As man pages go, I wouldn't say that. There is really not enough info
to use this easily from the command line simply by glancing at the Man
pages because it is more difficult to determine the devices in OS
X. The man pages and the README.macosx file, make cdrecord look more
and more as an application in need of a custom interface to detect
devices and explain the options. The man pages are mostly SCSI with
next to nothing on using Firewire devices and there is nothing saying
if I need to insert a CD-R into the burner to get the device mounted
before I start, or if it will ask, or what to do about the OS X
interface when it asks about preparing a CD-R.

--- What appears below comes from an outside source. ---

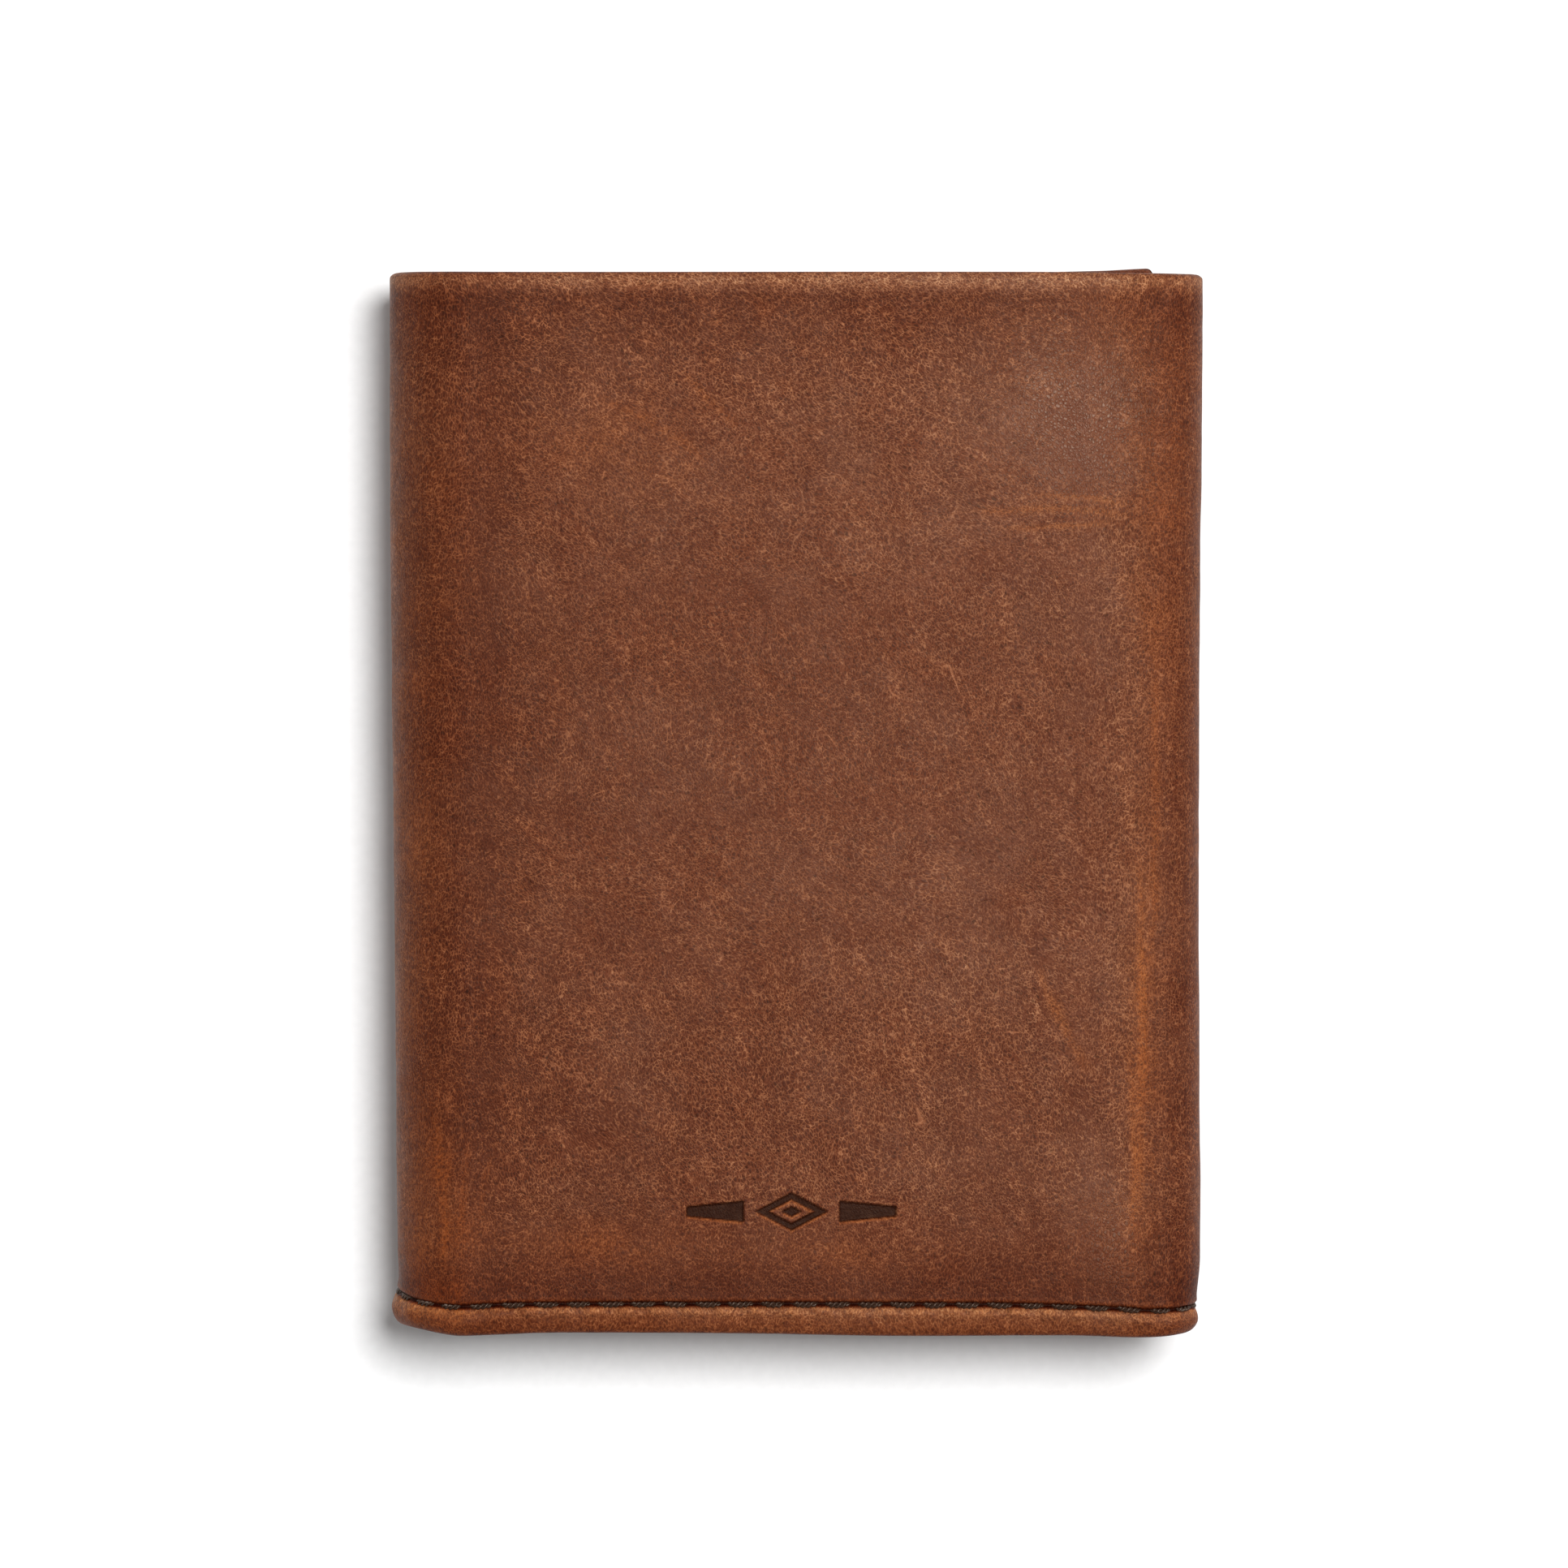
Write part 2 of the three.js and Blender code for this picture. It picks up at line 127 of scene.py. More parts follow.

The main reason I follow threads on CD burning is to figure out what
is going on with my burner (why it works from the OS builtins but not
Roxio when I try to copy a CD - I suspect my iMac 400Mhz machine is
too slow to support a direct copy to a high speed burner, an option
not offered by the OS programs - at least iTunes and the Finder).
Instructions to run 'ioreg -l' from the README.macosx file are
interesting; I think it wonderful that little bits of info that might
generate curiosity and move one more toward wanted to do hardware
design and system programming and a wonderful thing.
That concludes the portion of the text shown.